RE: [Classifier4j-devel] How to Classify Subject Field with defaultStopWords.txt
Status: Beta
Brought to you by:
nicklothian
From: <br...@bj...> - 2004-07-18 05:13:35
|
> You MUST teach non matches as well as matches - otherwise you > will get the results you are currently getting. > > With most spam-type filters, you have a set of "spam" (which > is used to train spam matches), and a set of normal mail (or > "ham") which is used to train non-matches. I must say that I ran into this exact problem when I first used C4J. I did my spam classification and was suprised when it marked everything as spam. I sent a message to this list.. and someone (most likely Nick.. hehe) informed me that you need to sample both match and non-match messages. I dont know what project you are using this for.. I was working on an email spam classifier. So here's what I did: I exported two sets of messages.. spam and non-spam. Then I wrote a class that reads a directory for a set of mbox style messages. From there it parsed them separating out the subject and body. Then it tokenized the messages into whitespace separated words and reformed them into a string. I then ran teachMatch and teachNonMatch on them depending on the known message type (spam or not spam).

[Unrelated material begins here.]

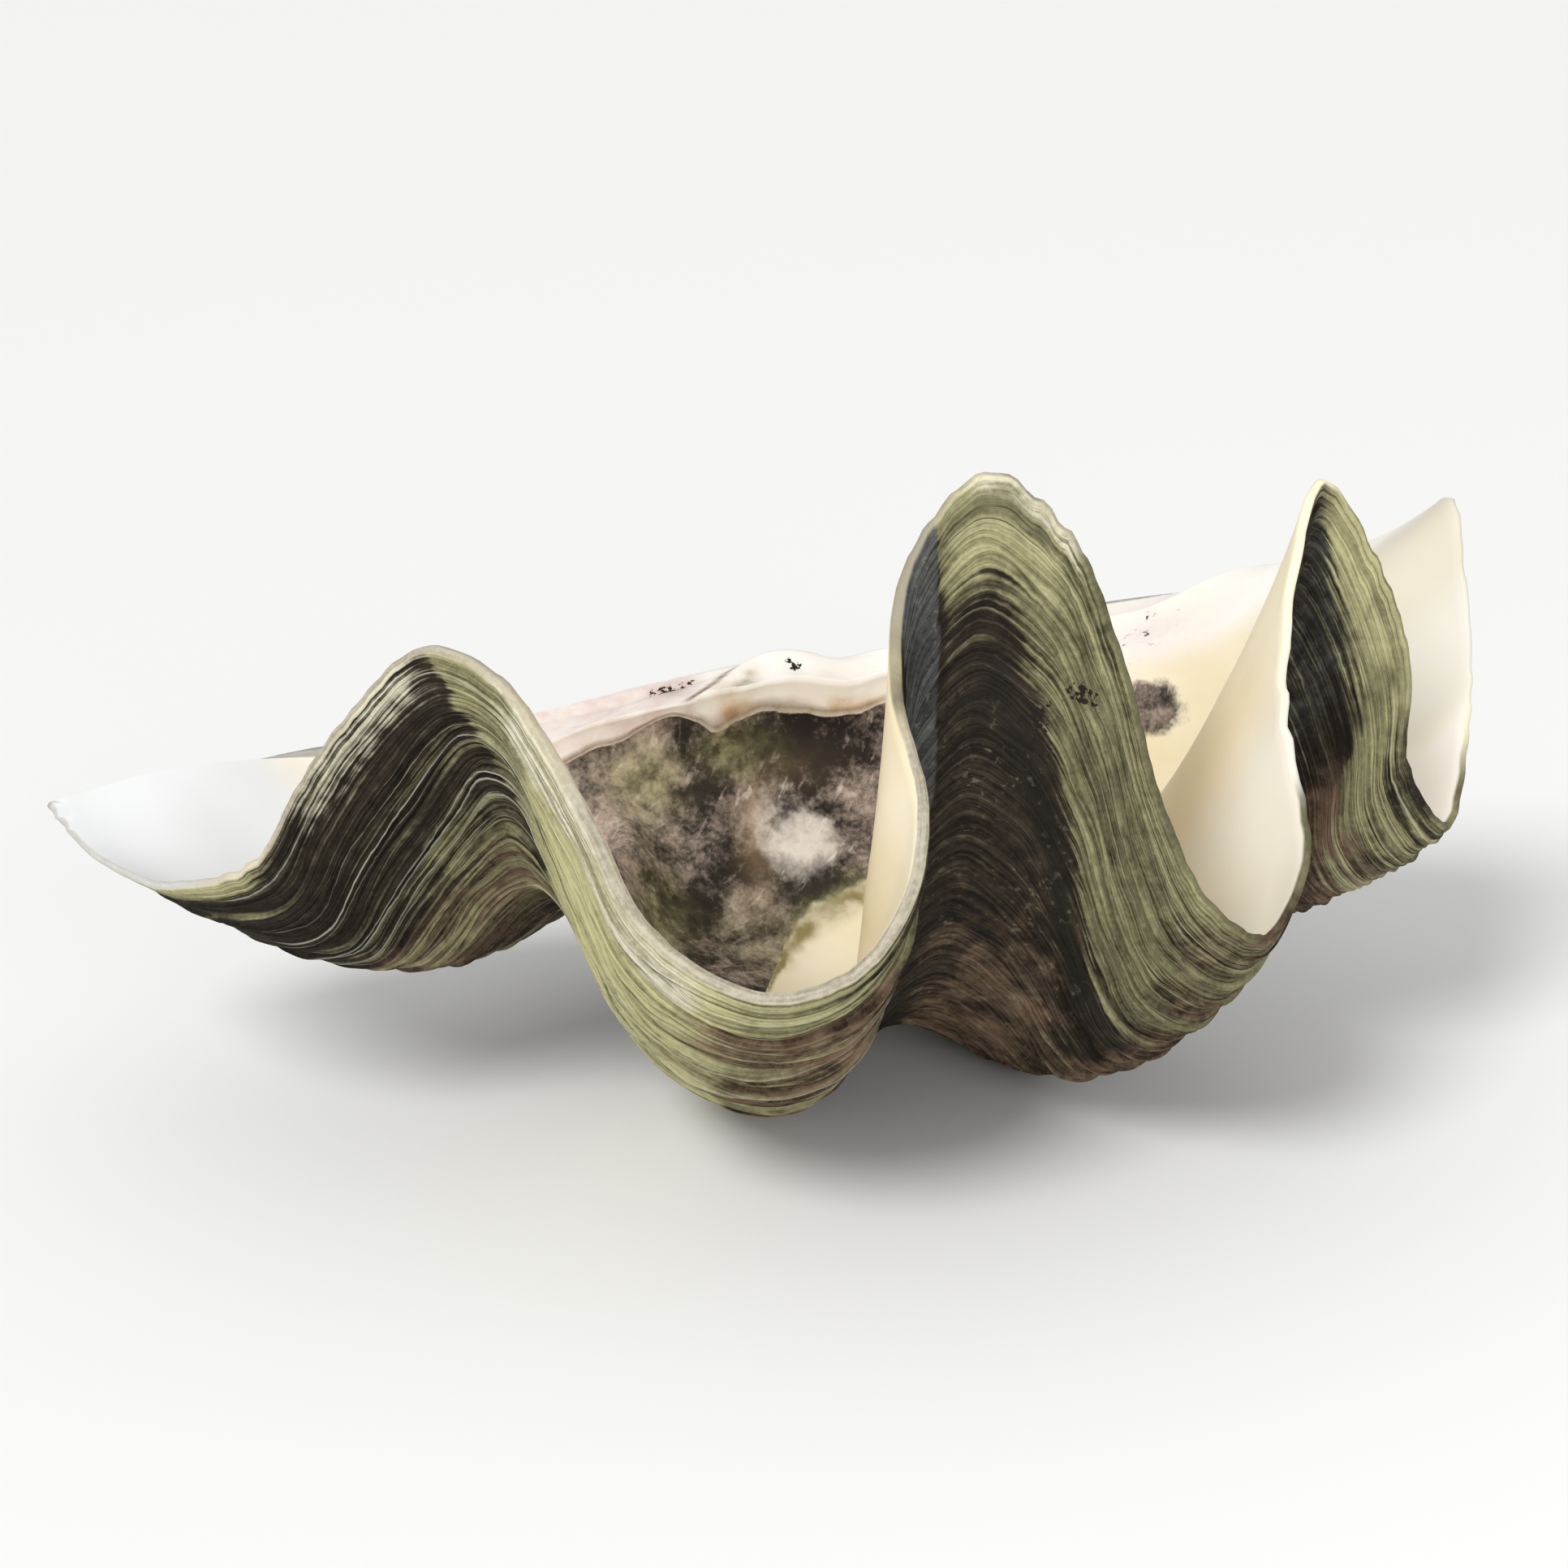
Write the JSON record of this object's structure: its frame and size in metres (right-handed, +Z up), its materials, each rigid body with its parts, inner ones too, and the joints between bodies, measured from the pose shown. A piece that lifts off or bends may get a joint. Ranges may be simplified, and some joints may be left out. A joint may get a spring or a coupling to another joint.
{
  "type": "giant clam shell",
  "caption": "Single giant clam valve lying on its outside, bowl up, with a deeply folded lip, ledged outer face, hinge plate and hinge tooth.",
  "frame": {"origin": "centre of the bounding box's bottom face, on the surface that the valve lies on", "axes": "+X along the valve's length, to its deep end with the narrow ribs; +Y towards the hinge; +Z up, out of the open bowl"},
  "size_m": [0.809, 0.4618, 0.4033],
  "materials": {
    "shell": "matte, weathered olive outside with a smooth cream lip"
  },
  "bodies": {
    "root": {"clam_valve": "shell"}
  },
  "joints": []
}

Im not sure tokenizing and reforming is really needed since I think C4J does that internally anyway (in some form or fashion). Anyways... it seems to work pretty well :) It's not as good as SpamBayes.. but thats only because Ive been teaching SpamBayes much longer than C4J. Im actually thinking of writing a program to read the SpamBayes database and insert the necessary data into the C4J database. I've just been having problems exporting the SpamBayes database into something useable (damn Python). - Brent |